Seit Österreich Mitglied der EU ist, hat sich der Verkehr noch stärker von der Schiene auf die Straße verlagert, wie Bahnsprecher einräumen. Denn die EU hat Wien gezwungen, die Beschränkungen für den Straßenverkehr zu lockern. Die 23 Milliarden Mark teure Tunnelstrecke kann aber nur rentabel gebaut und betrieben werden, wenn der Verkehr auf der Straße wieder teurer wird. Die Verkehrspolitik der EU verspricht eher das Gegenteil.

Das größte Hindernis für die Finanzierung neuer Bahnstrecken hat die Europäische Union mit der Währungsunion aufgebaut. Um die strengen Vorgaben zu erfüllen, dürfen die Regierungen keine neuen Schulden machen. Vor allem kleinere Länder wie Österreich oder Belgien haben damit keine Möglichkeit, die von der EU geforderten vorrangigen Projekte anzugehen. Belgien, das aufgrund seiner geographischen Lage zwangsläufig eine der Drehscheiben eines europäischen Eisenbahnnetzes sein müßte, hat in dieser Woche einen Sparhaushalt vorgelegt, in dem von neuen Hochgeschwindigkeitsstrecken nicht einmal die Rede ist.
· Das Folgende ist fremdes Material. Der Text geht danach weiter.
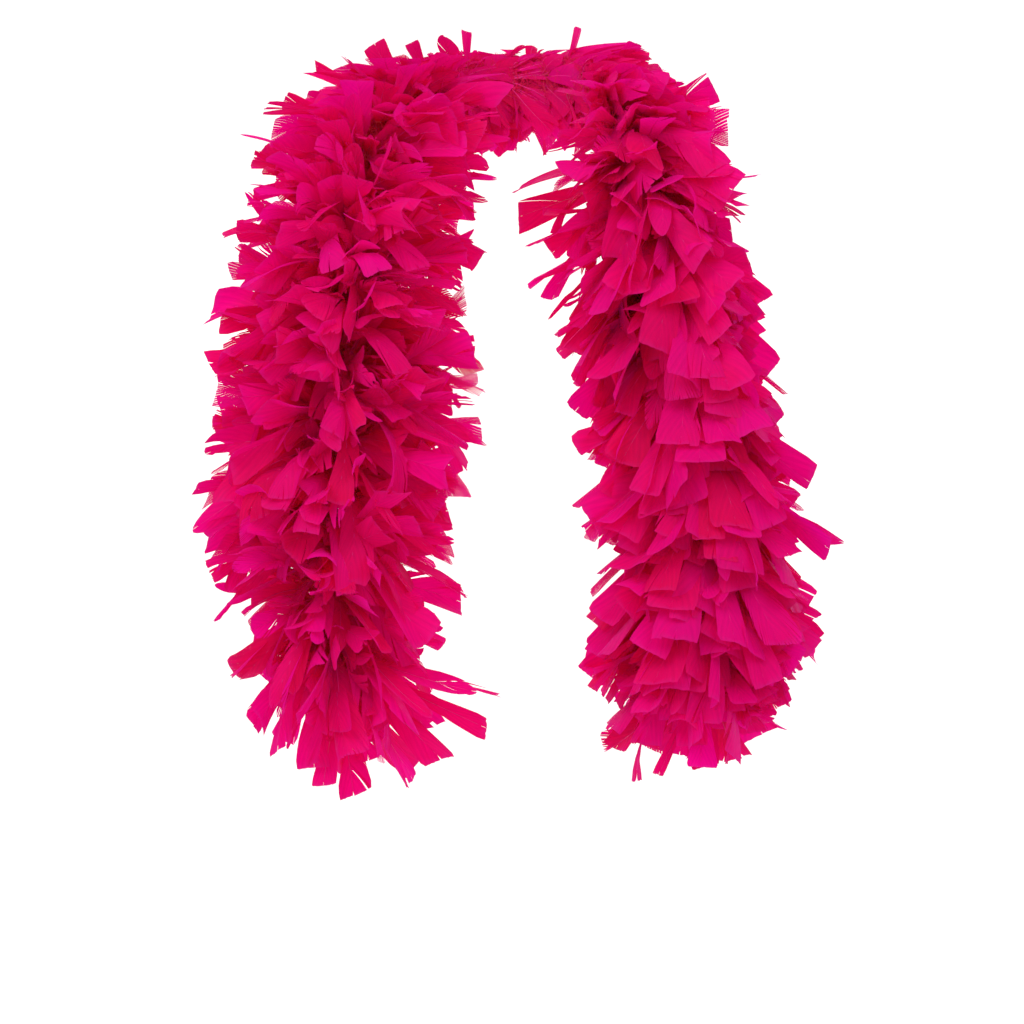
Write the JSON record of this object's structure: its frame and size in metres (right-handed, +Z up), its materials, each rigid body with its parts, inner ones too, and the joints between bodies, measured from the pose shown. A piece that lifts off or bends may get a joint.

Der nagelneue Eurostar, das Prunkstück der transeuropäischen Eisenbahnen, das Brüssel, Paris und London über den Kanaltunnel verbindet, wird auf belgischem Gebiet noch länger gemächlich auf den alten Schienen dahinrumpeln. Frankreich hat Belgien deshalb schon vorgeworfen, maßgeblich zum finanziellen Desaster des Eurostar beizutragen. Die erhofften Einnahmen reichen bisher nicht einmal, um die Zinsen für die Investitionskredite zu bezahlen. Die private Eurostar-Gesellschaft steht knapp vor der Pleite: Gestern meldete das Unternehmen allein für das erste Halbjahr 1995 einen Verlust von umgerechnet 1,1 Milliarden Mark.

Das hat Auswirkungen auf die anderen Projekte. Die vor einem Jahr noch als Königsweg gepriesene Privatfinanzierung von Hochgeschwindigkeitszügen ist damit fürs erste gestorben. Investoren haben zur Zeit keine Lust auf ein zweites Experiment. Die Verkehrspolitiker im Europaparlament fordern deshalb, daß die Europäische Union überall dort mit Zuschüssen helfen müsse, wo der Bau im gesamteuropäischen Interesse liegt. Doch die Finanzminister haben das europäische Hochgeschwindigkeitsnetz längst der Währungsunion geopfert.